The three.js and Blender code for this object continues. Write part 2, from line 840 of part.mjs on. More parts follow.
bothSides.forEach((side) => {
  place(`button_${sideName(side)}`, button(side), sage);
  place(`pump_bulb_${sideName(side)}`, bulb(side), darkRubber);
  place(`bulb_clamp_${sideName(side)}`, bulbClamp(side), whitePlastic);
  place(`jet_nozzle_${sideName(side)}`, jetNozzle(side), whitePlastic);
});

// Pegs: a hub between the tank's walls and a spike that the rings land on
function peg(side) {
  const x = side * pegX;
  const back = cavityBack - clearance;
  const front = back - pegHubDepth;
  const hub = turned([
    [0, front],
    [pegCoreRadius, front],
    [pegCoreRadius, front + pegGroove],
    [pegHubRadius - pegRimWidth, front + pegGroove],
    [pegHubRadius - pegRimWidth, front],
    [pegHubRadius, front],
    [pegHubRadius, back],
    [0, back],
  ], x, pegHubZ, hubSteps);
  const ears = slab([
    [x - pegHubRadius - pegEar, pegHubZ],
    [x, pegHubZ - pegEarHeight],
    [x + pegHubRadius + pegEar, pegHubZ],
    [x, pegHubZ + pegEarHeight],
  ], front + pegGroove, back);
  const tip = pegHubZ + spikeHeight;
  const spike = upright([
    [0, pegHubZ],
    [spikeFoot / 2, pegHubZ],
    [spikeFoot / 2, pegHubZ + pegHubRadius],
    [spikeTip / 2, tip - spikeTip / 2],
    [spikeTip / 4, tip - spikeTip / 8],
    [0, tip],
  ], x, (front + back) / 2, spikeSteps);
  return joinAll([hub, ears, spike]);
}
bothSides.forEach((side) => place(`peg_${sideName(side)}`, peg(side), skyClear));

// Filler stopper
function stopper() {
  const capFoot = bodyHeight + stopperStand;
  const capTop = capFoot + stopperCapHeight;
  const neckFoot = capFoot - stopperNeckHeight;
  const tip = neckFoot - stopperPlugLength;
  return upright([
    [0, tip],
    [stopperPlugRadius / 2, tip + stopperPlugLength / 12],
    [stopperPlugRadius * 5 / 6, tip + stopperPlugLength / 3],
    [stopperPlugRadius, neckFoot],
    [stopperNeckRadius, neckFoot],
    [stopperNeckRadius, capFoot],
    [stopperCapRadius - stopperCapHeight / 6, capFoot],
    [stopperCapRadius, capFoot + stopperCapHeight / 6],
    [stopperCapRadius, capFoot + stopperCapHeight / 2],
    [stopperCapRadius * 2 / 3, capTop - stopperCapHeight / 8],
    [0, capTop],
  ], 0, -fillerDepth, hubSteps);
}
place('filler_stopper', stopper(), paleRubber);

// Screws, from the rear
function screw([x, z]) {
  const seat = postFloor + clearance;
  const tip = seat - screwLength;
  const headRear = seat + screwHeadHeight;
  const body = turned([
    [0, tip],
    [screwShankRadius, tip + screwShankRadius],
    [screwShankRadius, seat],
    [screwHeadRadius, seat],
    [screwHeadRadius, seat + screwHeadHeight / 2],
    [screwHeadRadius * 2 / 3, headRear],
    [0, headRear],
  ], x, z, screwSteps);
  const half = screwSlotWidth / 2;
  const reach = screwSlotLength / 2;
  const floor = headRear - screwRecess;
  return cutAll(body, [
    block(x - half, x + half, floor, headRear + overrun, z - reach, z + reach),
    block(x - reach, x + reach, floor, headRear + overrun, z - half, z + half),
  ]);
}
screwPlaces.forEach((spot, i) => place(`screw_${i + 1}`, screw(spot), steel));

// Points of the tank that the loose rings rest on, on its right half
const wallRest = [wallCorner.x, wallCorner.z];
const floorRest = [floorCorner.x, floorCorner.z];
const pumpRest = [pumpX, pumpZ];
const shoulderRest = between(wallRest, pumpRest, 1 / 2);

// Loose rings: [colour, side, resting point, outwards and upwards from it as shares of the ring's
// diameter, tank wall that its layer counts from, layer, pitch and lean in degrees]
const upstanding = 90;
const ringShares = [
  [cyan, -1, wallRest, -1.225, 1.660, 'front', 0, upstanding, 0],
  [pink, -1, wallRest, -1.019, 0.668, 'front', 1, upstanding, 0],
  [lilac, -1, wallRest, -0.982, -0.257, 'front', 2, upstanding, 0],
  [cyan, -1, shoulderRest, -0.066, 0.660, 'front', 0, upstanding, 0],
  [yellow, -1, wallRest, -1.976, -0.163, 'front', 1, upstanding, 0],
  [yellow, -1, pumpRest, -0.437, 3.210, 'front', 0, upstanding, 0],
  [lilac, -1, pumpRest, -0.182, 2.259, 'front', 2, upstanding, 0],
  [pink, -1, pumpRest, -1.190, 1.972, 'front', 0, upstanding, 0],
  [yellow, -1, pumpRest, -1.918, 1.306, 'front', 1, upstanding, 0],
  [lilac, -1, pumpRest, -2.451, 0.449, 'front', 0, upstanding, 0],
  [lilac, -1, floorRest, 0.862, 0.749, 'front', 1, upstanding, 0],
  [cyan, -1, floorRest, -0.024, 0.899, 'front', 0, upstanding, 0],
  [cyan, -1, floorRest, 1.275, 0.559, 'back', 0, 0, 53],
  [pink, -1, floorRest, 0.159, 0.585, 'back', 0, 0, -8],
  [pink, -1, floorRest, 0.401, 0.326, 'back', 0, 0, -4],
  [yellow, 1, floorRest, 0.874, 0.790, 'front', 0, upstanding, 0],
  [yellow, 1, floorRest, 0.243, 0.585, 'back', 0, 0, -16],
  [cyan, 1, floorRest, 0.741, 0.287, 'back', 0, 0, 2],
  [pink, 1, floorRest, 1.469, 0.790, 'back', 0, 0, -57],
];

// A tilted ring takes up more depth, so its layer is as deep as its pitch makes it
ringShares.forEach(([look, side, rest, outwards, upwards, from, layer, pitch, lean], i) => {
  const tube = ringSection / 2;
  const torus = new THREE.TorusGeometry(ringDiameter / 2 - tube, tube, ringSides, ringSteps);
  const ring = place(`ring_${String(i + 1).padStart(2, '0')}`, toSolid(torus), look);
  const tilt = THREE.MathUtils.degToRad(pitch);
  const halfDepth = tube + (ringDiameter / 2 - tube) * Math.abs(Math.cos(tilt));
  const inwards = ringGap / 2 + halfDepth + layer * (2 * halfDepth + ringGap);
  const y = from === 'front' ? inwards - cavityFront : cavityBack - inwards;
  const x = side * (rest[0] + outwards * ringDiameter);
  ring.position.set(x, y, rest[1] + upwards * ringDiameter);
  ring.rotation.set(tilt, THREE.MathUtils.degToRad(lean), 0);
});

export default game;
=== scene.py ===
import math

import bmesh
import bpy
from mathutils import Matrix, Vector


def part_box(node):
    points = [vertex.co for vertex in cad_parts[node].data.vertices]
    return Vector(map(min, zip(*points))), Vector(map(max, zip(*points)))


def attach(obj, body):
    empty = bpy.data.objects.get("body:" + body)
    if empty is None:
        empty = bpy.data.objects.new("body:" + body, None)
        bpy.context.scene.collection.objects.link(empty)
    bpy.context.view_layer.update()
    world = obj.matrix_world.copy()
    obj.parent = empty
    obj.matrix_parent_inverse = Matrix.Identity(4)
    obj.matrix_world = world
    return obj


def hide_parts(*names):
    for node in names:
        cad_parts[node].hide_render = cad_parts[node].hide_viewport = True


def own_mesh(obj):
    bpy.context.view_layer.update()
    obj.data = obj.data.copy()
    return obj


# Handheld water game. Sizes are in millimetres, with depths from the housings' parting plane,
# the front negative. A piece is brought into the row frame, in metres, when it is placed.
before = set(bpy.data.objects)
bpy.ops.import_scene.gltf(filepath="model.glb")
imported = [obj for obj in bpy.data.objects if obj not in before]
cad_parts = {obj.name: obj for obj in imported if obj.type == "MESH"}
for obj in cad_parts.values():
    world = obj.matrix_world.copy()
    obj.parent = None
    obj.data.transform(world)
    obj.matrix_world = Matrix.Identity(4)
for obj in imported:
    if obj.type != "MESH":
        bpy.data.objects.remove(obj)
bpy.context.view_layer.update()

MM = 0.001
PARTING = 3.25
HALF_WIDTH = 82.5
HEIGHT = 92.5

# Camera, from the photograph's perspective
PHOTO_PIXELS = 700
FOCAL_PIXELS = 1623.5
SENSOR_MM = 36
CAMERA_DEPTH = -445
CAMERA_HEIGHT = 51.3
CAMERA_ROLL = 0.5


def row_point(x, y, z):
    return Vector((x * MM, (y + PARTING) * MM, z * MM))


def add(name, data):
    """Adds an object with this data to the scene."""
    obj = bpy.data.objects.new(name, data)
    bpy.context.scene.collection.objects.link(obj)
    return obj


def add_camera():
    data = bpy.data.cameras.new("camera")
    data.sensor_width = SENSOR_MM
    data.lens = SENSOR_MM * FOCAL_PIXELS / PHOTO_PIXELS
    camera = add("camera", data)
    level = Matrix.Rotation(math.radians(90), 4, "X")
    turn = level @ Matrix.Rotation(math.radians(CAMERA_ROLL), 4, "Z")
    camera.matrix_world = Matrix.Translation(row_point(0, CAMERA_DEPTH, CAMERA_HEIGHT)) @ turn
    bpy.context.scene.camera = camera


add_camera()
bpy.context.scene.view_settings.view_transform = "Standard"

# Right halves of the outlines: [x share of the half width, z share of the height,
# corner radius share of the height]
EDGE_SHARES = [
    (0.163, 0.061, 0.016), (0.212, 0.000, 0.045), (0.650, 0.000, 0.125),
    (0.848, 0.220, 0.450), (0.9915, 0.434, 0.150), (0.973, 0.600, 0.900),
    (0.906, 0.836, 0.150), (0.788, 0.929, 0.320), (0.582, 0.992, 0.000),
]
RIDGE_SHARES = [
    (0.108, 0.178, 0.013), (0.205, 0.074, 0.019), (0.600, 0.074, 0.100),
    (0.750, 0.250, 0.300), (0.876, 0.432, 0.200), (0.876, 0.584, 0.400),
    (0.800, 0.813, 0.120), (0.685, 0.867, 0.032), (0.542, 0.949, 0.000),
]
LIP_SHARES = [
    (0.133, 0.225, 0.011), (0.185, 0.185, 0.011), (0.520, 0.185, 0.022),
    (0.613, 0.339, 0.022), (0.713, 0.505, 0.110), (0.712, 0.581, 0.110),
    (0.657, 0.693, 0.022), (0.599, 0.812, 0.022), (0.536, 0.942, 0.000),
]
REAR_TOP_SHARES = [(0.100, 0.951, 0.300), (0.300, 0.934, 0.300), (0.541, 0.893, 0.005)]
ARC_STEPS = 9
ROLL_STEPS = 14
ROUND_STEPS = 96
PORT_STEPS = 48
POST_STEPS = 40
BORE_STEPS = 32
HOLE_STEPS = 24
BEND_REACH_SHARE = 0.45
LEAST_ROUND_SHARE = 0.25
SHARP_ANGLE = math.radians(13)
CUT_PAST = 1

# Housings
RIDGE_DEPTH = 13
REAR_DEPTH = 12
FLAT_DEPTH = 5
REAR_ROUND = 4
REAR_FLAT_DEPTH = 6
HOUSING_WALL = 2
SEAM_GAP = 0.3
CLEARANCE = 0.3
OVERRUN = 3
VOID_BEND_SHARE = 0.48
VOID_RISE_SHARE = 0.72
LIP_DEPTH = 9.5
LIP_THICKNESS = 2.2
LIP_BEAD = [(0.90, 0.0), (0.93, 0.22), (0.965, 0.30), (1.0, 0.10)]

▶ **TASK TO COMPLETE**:
Your output shall consist solely of the lines from the line with "if empty is" to the line with "return Vector((x *", reproduced exactly, both ends included.

▶ **RESPONSE TO THIS EXERCISE**:
    if empty is None:
        empty = bpy.data.objects.new("body:" + body, None)
        bpy.context.scene.collection.objects.link(empty)
    bpy.context.view_layer.update()
    world = obj.matrix_world.copy()
    obj.parent = empty
    obj.matrix_parent_inverse = Matrix.Identity(4)
    obj.matrix_world = world
    return obj


def hide_parts(*names):
    for node in names:
        cad_parts[node].hide_render = cad_parts[node].hide_viewport = True


def own_mesh(obj):
    bpy.context.view_layer.update()
    obj.data = obj.data.copy()
    return obj


# Handheld water game. Sizes are in millimetres, with depths from the housings' parting plane,
# the front negative. A piece is brought into the row frame, in metres, when it is placed.
before = set(bpy.data.objects)
bpy.ops.import_scene.gltf(filepath="model.glb")
imported = [obj for obj in bpy.data.objects if obj not in before]
cad_parts = {obj.name: obj for obj in imported if obj.type == "MESH"}
for obj in cad_parts.values():
    world = obj.matrix_world.copy()
    obj.parent = None
    obj.data.transform(world)
    obj.matrix_world = Matrix.Identity(4)
for obj in imported:
    if obj.type != "MESH":
        bpy.data.objects.remove(obj)
bpy.context.view_layer.update()

MM = 0.001
PARTING = 3.25
HALF_WIDTH = 82.5
HEIGHT = 92.5

# Camera, from the photograph's perspective
PHOTO_PIXELS = 700
FOCAL_PIXELS = 1623.5
SENSOR_MM = 36
CAMERA_DEPTH = -445
CAMERA_HEIGHT = 51.3
CAMERA_ROLL = 0.5


def row_point(x, y, z):
    return Vector((x * MM, (y + PARTING) * MM, z * MM))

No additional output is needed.